Bom, sem ter necessidade de velas, ou de outras coisas que se montam mais facilmente com ajuda do que sem ajuda, a nossa putativa compradora dirigiu-se ao seu automóvel, sem demoras. Era importante marcar uma conversa virtual com o especialista e avançar com a remodelação.
Como se trata de coisa para custar três mil ou mais euros, deduzo que a empresa tenha interesse neste tipo de cliente. Parece que não. A minha dedução cai na terra da incredulidade, que é onde a malta vai parar sempre que não sabe se ria, se chore.
Marcada a dita reunião zoom, chegado o dia e a hora, a putativa cliente, cheia de interesse, ficou à espera.
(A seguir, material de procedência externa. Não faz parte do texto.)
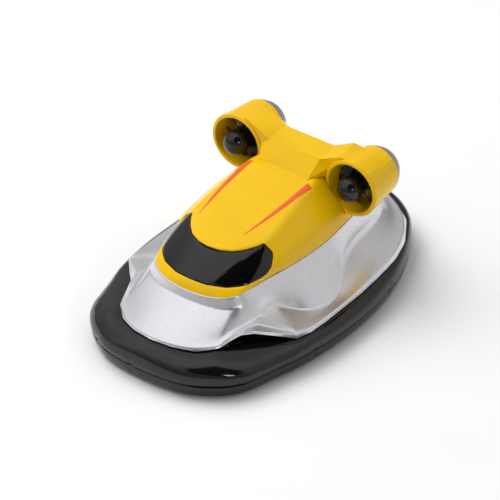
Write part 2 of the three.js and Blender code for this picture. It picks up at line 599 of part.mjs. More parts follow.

Teve tempo para verificar mensagens no telemóvel, responder a emails, fazer um jogo ou outro com aquela lombriga que come coisas e cujo nome não me ocorre, teve tempo para dar água a algumas plantas, afagar o cão e considerar se, afinal de contas, "Vamos" não teria sido uma boa opção de nome canino.
Teve tempo de ligar ao marido. Teve tempo de perceber que o frigorífico talvez precise de uma atenção extra. É triste quando o frigorífico se revela apenas um deserto frio e sem cor. Em resumo, teve uma hora de espera, a ver a mensagem automática que indica que deve aguardar e respirar que a malta já o atende. Não atende nada.
Ao fim de uma hora, o ecrã encheu-se com um comunicado oficial, indicando a impossibilidade de realização do encontro e, vá, tenha paciência, marque outra sessão. Outra sessão?
Qual é a lição a tirar deste episódio? Fazer remodelações não é fácil, uma empresa como o IKEA tem o seu discurso assente na facilidade e rapidez; a desumanização é um processo crescente; dezanove euros e meio para falar com um especialista é como quem diz: fazer dinheiro com facilidade. Mas vá que até estávamos interessados, difícil difícil é conseguir apanhar um funcionário.
Conclusão? Já nada é o que era e, se for ao IKEA e não encontrar funcionários e balcões de x em x metros, como antigamente, encolha os ombros, aceite ou consulte uma empresa portuguesa perto de si... Ou não, porque o meu carpinteiro não me atende o telemóvel desde setembro e até parece que não sou eu o cliente, é ele que faz o favor de, por vezes, quando lhe dá para aí, considerar o que eu necessito e, por acaso, tenciono pagar sem demoras.
Podemos encarar este episódio com o seu aspecto caricato e está tudo bem, rimos e encolhemos os ombros, despejamos um “francamente” indignado e siga. A pergunta que vos deixo é esta: e se quem precisa de ajuda for uma pessoa de idade? Alguém que tem mesmo de comunicar pessoalmente, para saber como resolver o seu problema? Dirão, ah, pois terá de pagar os dezanove euros e meio. E pronto? Seguimos?
Neste momento, o atendimento personalizado tornou-se, portanto, um luxo. E quem, por diferentes razões, não domina as novas tecnologias, ou não tem um computador/smartphone? Onde estamos neste momento? Na desumanização que cria toda uma outra série de incapacidades.
Ter-se-á a empatia tornado uma espécie em vias de extinção?